_WHAT IS EXPECTED_:
Select all lines with the string "from" in them, and copy those lines.

_RECORDS TO USE_:
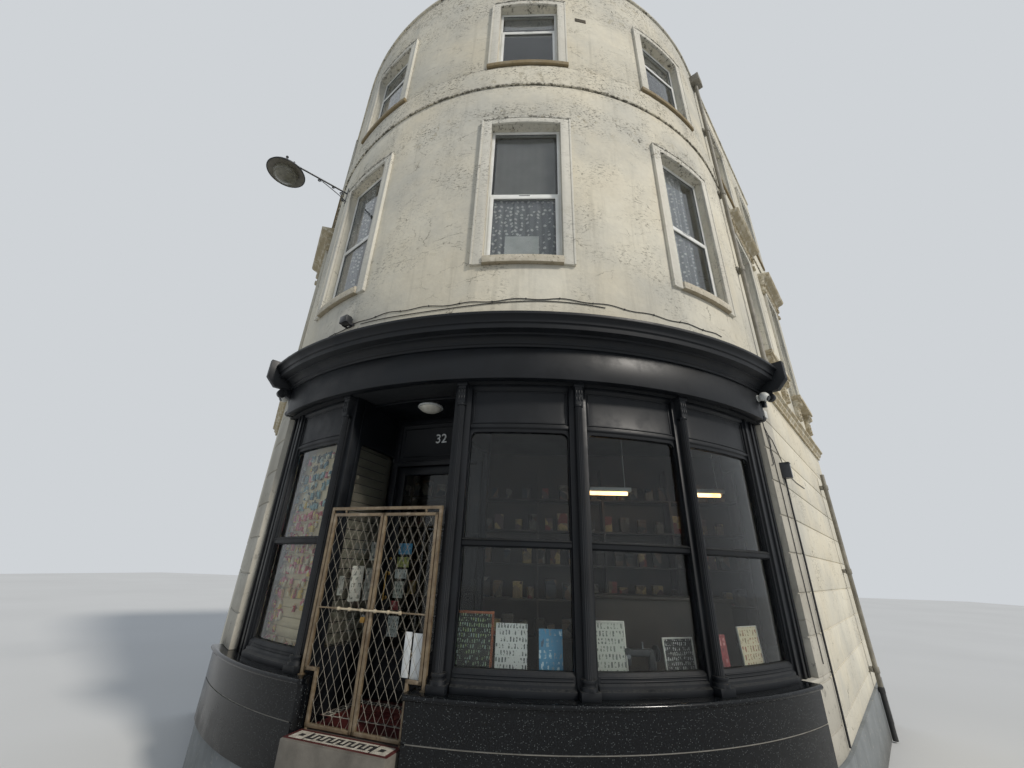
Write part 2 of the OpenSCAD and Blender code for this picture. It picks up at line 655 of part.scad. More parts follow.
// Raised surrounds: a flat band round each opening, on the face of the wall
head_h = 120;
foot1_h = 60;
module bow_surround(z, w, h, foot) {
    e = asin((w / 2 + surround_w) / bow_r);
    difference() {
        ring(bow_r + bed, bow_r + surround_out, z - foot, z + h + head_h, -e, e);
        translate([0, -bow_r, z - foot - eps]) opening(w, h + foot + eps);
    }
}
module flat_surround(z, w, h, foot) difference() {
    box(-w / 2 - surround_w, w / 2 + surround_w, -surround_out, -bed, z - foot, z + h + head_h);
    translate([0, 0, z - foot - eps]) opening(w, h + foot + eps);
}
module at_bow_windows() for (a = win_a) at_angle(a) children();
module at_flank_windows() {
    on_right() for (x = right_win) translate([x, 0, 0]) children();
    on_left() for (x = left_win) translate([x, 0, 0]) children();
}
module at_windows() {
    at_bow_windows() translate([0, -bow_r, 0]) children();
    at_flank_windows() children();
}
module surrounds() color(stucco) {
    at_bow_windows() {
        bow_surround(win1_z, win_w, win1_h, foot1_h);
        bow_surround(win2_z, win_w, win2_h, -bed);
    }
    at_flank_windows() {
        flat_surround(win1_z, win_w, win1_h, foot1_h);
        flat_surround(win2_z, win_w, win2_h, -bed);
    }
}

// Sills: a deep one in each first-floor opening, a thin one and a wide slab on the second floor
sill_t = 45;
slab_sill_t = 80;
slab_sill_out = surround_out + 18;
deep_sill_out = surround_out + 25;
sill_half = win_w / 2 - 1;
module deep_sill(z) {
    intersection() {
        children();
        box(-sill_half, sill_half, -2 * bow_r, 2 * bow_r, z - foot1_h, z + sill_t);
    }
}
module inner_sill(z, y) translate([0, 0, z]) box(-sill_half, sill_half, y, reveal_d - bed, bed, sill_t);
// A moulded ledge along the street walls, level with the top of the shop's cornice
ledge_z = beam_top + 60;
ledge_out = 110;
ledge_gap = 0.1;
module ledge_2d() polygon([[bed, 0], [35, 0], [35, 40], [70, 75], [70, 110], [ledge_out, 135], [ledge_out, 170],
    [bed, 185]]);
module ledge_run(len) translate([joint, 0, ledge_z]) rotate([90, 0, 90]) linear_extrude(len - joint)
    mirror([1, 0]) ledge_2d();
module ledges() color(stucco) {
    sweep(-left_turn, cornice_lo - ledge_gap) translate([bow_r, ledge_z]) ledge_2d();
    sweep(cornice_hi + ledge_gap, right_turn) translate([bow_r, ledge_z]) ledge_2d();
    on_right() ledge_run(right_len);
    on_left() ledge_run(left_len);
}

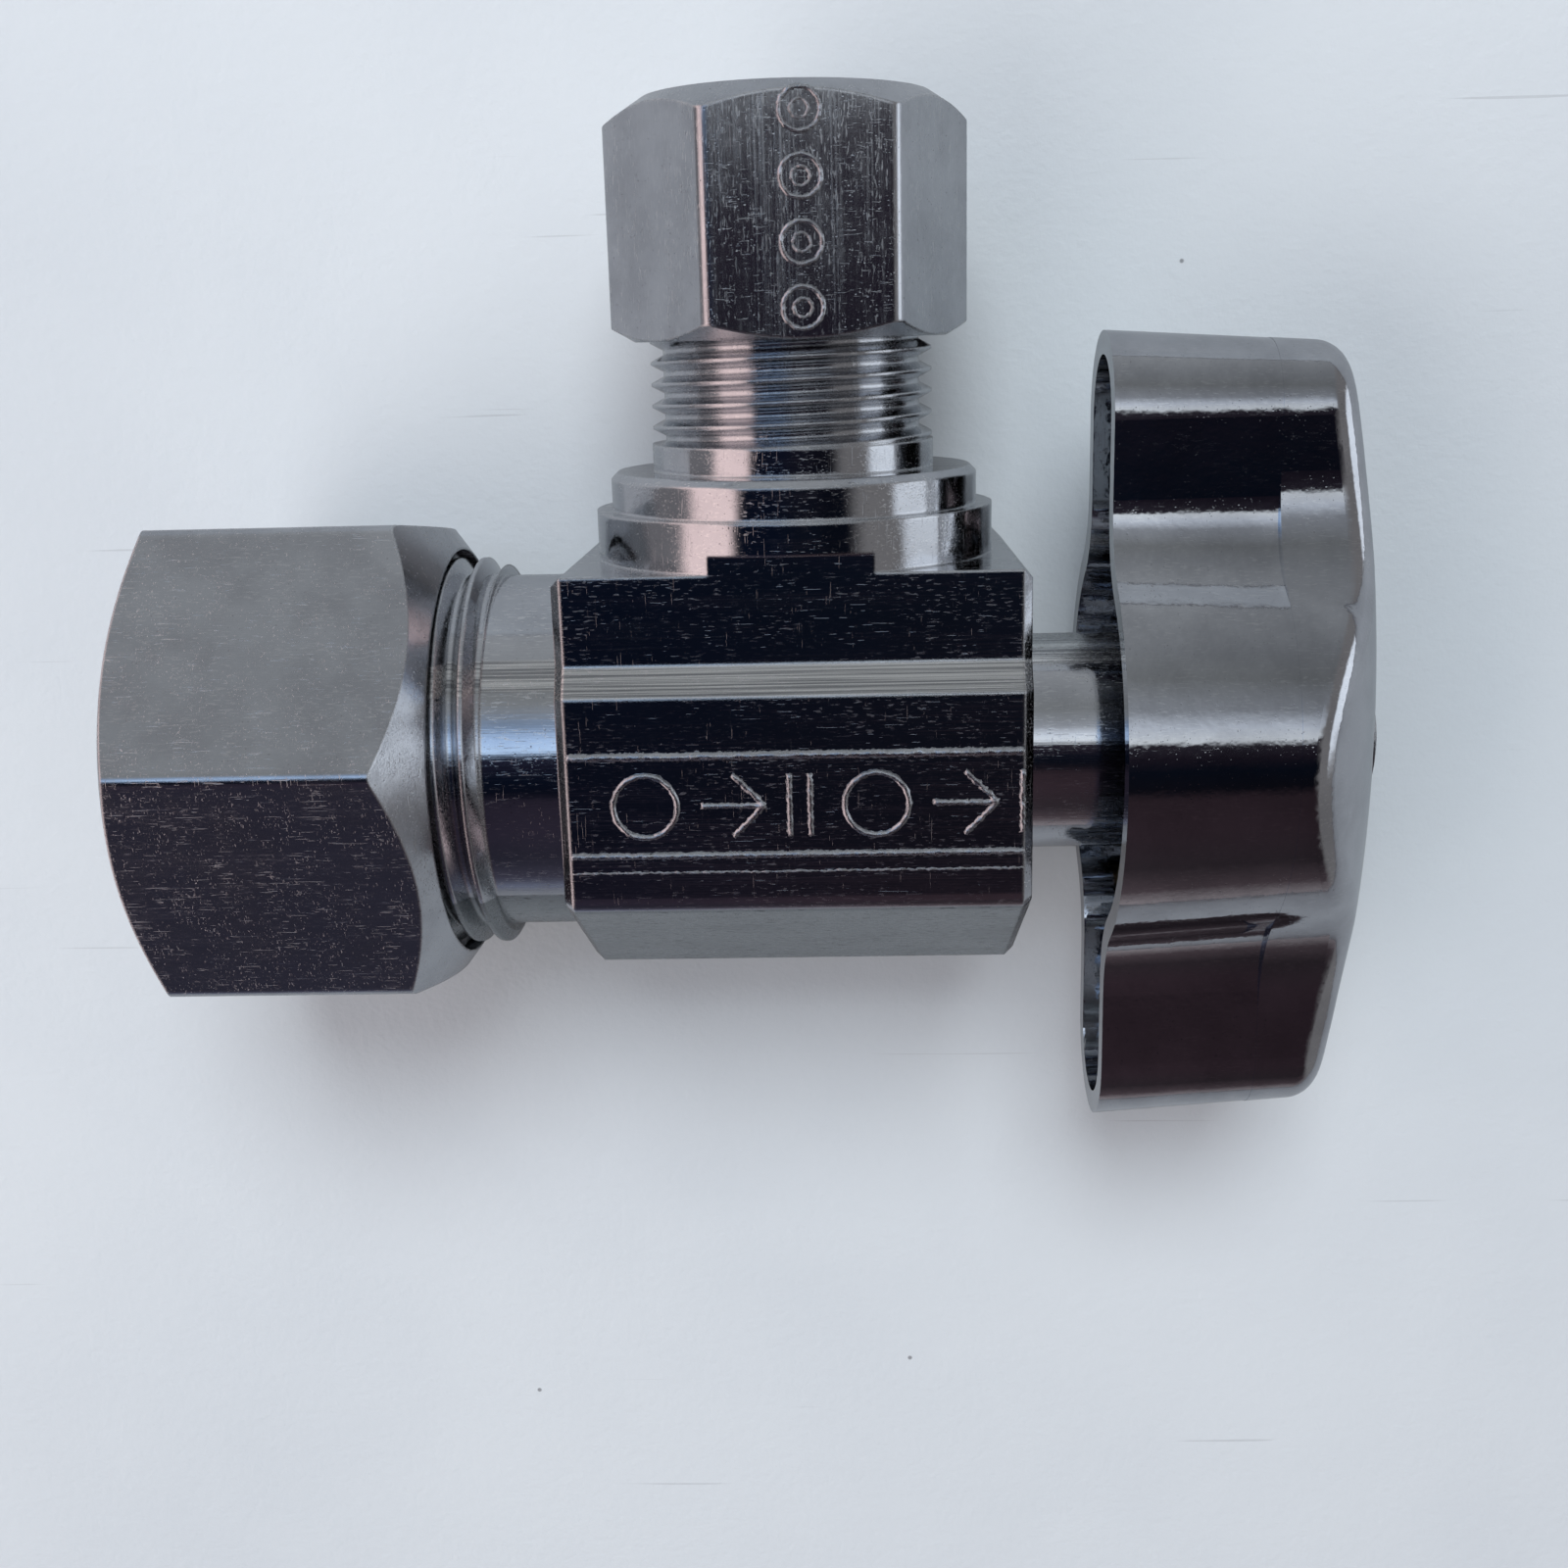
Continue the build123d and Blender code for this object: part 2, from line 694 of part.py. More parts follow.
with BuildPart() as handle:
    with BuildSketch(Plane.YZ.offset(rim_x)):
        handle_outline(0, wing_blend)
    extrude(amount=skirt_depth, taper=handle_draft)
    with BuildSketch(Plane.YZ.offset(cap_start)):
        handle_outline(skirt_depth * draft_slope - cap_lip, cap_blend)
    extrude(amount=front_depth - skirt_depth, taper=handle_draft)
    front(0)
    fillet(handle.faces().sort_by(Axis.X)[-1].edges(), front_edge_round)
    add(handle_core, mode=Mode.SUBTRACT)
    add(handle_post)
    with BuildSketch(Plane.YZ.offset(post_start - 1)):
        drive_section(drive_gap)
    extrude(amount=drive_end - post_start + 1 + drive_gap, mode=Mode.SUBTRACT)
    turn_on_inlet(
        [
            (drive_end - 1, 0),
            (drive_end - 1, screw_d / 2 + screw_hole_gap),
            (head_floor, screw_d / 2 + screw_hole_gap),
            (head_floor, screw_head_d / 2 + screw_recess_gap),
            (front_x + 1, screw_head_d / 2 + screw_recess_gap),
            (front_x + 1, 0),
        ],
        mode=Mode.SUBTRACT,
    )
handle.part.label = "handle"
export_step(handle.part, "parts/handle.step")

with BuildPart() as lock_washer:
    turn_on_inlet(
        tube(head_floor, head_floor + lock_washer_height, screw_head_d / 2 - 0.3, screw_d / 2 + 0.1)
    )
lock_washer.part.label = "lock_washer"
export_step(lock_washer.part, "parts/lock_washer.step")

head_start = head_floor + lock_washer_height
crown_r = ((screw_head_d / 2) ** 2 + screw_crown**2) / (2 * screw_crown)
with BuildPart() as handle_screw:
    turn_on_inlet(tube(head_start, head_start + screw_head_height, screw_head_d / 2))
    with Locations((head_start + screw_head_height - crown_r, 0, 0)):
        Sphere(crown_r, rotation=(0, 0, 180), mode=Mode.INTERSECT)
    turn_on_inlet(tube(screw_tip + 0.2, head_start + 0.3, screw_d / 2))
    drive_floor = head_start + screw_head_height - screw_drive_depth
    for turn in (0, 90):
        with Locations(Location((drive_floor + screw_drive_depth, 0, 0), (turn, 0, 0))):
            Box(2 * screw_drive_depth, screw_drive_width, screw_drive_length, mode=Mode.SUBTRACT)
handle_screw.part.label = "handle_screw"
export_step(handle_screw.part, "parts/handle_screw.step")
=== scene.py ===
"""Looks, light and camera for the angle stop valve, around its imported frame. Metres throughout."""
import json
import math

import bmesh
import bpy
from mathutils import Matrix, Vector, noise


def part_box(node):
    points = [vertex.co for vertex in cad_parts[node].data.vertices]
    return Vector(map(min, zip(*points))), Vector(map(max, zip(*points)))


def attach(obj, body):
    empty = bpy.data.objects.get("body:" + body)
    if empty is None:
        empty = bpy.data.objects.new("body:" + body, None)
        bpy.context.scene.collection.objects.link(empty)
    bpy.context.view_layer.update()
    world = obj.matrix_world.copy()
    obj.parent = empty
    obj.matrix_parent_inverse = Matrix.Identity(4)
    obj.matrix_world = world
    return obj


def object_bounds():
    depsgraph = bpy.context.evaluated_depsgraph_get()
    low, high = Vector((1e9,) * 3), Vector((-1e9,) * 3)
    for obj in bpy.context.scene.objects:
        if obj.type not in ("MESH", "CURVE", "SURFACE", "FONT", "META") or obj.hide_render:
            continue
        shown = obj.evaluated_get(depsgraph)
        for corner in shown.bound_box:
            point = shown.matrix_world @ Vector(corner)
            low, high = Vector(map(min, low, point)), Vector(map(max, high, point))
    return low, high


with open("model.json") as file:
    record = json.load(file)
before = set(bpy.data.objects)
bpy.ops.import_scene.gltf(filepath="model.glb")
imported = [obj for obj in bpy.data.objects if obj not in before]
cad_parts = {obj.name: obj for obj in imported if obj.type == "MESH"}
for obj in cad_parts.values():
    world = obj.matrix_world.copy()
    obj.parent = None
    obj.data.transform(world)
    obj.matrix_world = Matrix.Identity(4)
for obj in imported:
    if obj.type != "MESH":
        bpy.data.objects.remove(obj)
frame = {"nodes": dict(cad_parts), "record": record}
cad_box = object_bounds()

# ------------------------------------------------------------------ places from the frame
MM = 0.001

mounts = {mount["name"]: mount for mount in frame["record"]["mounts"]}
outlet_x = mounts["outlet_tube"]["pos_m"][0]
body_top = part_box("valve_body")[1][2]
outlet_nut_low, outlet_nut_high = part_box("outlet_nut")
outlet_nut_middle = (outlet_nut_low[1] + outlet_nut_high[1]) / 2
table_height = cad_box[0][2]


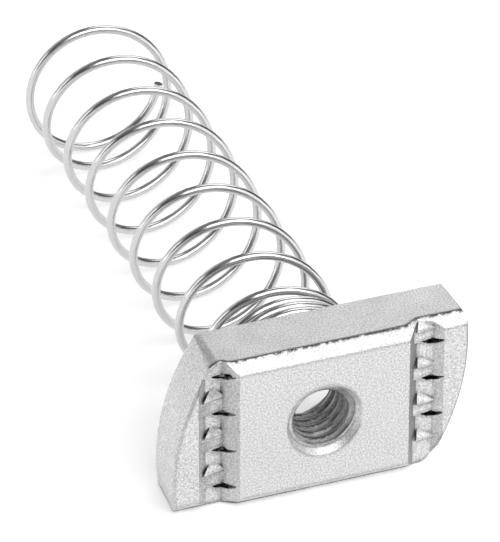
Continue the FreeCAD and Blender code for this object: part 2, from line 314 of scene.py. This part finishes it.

_RESPONSE FOR THIS EXERCISE_:
Continue the build123d and Blender code for this object: part 2, from line 694 of part.py. More parts follow.
from mathutils import Matrix, Vector, noise
# ------------------------------------------------------------------ places from the frame
Continue the FreeCAD and Blender code for this object: part 2, from line 314 of scene.py. This part finishes it.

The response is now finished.